Senegal’de edebiyatçı ve şair olan Cumhurbaşkanı Léopold Sédar Senghor, ülkesinin milli marşını yazmış ve bu marş hâlâ dünya çapında yankılanmaktadır. Marşın sözleri derin Afrika sembolleriyle doludur; Senghor, Afrika mirasını geleneksel müzik aletleri ve anlamlı imgelerle betimlemiş, böylece marşı kimliğin aynasına dönüştürmüş ve birlik ile ilerleme için motive edici bir ses yaratmıştır. Burkina Faso’da ise “Bir Gece” anlamına gelen “Le Ditany” adlı şiirsel marş, Cumhurbaşkanı Thomas Sankara tarafından yazılmıştır.

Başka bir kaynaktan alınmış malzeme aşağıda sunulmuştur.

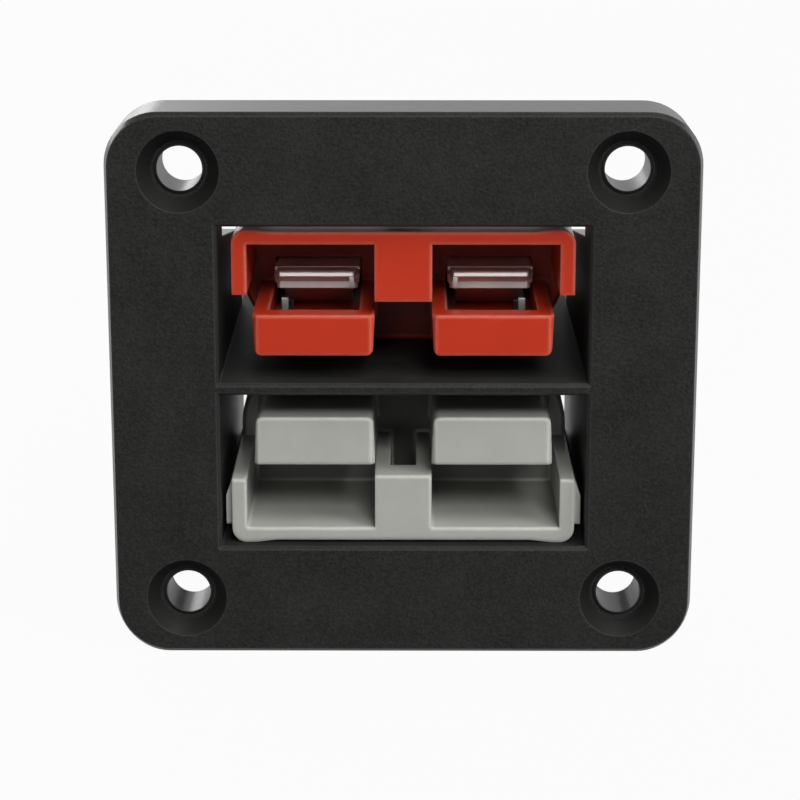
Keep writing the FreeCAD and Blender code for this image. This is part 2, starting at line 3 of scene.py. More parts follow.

Bu marş, 1984’te ülkenin adı Yüksek Volta’dan Burkina Faso’ya değiştirildikten sonra kabul edilmiş ve sözleri kısa ama ulusun tarihini anlatan bir şiir belgesi olarak kabul edilmiştir:
“Bir gece, bir milletin tarihini topladı
Mutluluğun ufkuna doğru...”
Edebiyat ve siyaseti birleştiren Senghor ile devrimi milli marşa dönüştüren Sankara arasında açıkça görülmektedir ki Afrika’da milli marş sadece resmi bir ezgi değil, aynı zamanda liderlerin halkları ve özgürlük, onur arzularıyla ilgili görüşlerini yansıtan kültürel ve siyasi bir eylemdir.
Afrika’daki milli marşlar halkın kimliğinin aynası ve temel değerlerinin somutlaşmasıdır. Güney Afrika’da 1994 Nisan’ında kabul edilen anayasa, iki önceki marşın birleşiminden oluşan bir marşı resmileştirmiştir. Bu marş, beş resmi dilde söylenir ve Apartheid sonrası uzlaşı ve birlik simgesi olarak kabul edilir; özel bir protokol ile saygı gösterilmesi zorunludur.
Kenya’nın milli marşı, ülkeye adalet, birlik, barış ve refah için Tanrı’ya edilen bir duadır; Kamerun’un marşı ise vatan tarihini kan ve terle kuran kurucuların fedakârlıklarını yüceltir. Nijer ise 2023 yılında “Vatan Onuru” adlı yeni bir marşı kabul etmiş, bu marş cesaret, kararlılık ve birliği vurgulayarak ulusal onurun sembolü olmuştur.
Tüm bu marşların ortak mesajı şudur: “Birliğe davet”, “özgürlük” ve “vatan için fedakârlık”.